Like other Asian nations, much of the ‘60s pop music, and many of the personalities, of the Philippines came from the country’s own stylized version of Western cinema. Still, as far as the pop music scene of ‘60s Metro Manila goes, it’s rock ‘n’ roll records that I think of as the galvanizing force. Imported by US servicemen stationed at Clark Air Force Base and Subic Naval Station, and played on Armed Forces radio, I imagine the impression such records might have made on the Filipino teenager, and I imagine, too, a city a bit like the pre-Beatles Liverpool of the late ‘50s. The records were hard to come by, the musical instruments were impossible to come by, and, by virtue of its scarcity and the music’s exotic energy and excitement, the fascination with rock ‘n’ roll was born.
Commensurate with a rising wave of activism and civil unrest in the Philippines – and a growing awareness of Filipino cultural identity – rock ‘n’ roll assumed more countercultural tones as the 1960s wore on, coalescing finally as Pinoy Rock in the late ’60s. It’s the earlier forms of ’60s Filipino pop music that are surveyed very noncomprehensively this week on Office Naps, though.
The amazing Pinoy Classic Rock site was indispensable in writing this week’s post.
1. Eddie Peregrina & The Blinkers, Blue Eyes (D’Swan)
Singer Eddie Peregrina seems to be best remembered for his tearjerking ballads. Here with his band the Blinkers, however, the harmonies, stinging fuzztone distortion, and rough ‘n’ tumble production are reminiscent of a ‘60s American garage band doing their Yardbirds impression.
The Blinkers were Salvador “Buddy” Yap (bass), Edgardo “Bee” Morelos (rhythm guitar), Max “Boy” Alcaide (drums), and Edgard “Eddie” Peregrina (vocals, lead guitar, and organ). I would guess that they recorded “Blue Eyes” in 1968.
Eddie Peregrina apparently died in a car accident at age thirty, sadly.
2. Vilma Valera, I Got You (I Feel Good) (Jonal)
In Philippines show business it seems that, as an actress in the movies, you would also sing in the movies. A popular actress of ‘60s Filipino cinema, Vilma Valera audaciously reworked this early James Brown dance floor hit as part of her performance for Boogaloo, a movie made in 1968. (Check out this fantastic lobby poster for it.)
Vilma Valera recorded several albums before her retirement from show business (and marriage to American Air Force commander Darrell Arthur Morrow) in the early ‘70s. She now resides in Sacramento, California.
3. Helen Gamboa, Shing-A-Ling Time (Jonal)
This is a cover version of the Liberty Belles’ girl-group soul anthem. It’s a big, brassy discotheque bombshell with Helen Gamboa, Filipino superstar, at the helm.

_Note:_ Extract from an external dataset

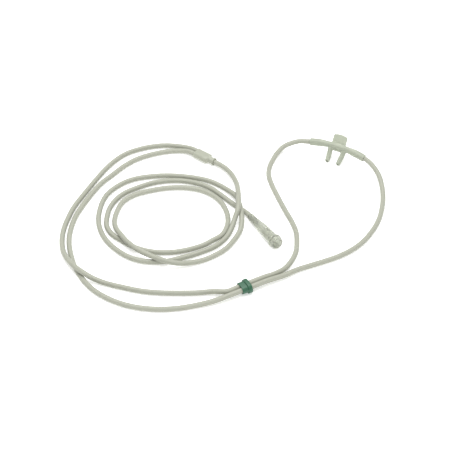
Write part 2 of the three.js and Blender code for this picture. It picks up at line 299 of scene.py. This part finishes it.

“Shing-A-Ling Time” was performed for 1968’s Shing-A-Ling-A-Loo – one of a suite of pictures from that year starring Ms. Gamboa. (Other names included Bang-shang-a-lang, Let’s Go Hippie and Operation: Discotheque.)
As with her colleague Vilma Valera’s “I Got You,” the arranging and conducting was handled by the enigmatic D’Amarillo, who, if these two selections are representative, seems to have been the Philippines’ equivalent of hip ‘60s soundtrack composers like Lalo Schifrin and Quincy Jones.
Gamboa later married Vicente Tito Sotto, popular Filipino congressman and himself a former film and music personality.
4. Ronnie Villar & The Firedons, El Tomador (Mabuhay)
England’s Cliff Richard was one of the first Western rock ‘n’ rollers to break into the Asian pop markets, albeit with somewhat polished form of the music. The Shadows, Richard’s backing band, recorded separately as an instrumental combo, and they, like their American counterparts the Ventures, were quite the pop phenomenon in Asia as well. It’s their enduring “Apache” which is rendered here in a dramatic derivation by Ronnie Villar & the Firedons. The Firedons have that same sense of melody and precision, but carry the characteristic “wet” echo sound of the Shadows to wondrous extremes.
In addition to vocalist Ronnie Villar (who obviously did not appear on this), the Firedons included Willy Villar (lead guitar), David Llorente (rhythm guitar), Cesar Llorente (bass), and Waldy Cruz (drums). I’d guess that “El Tomador” was recorded around 1963.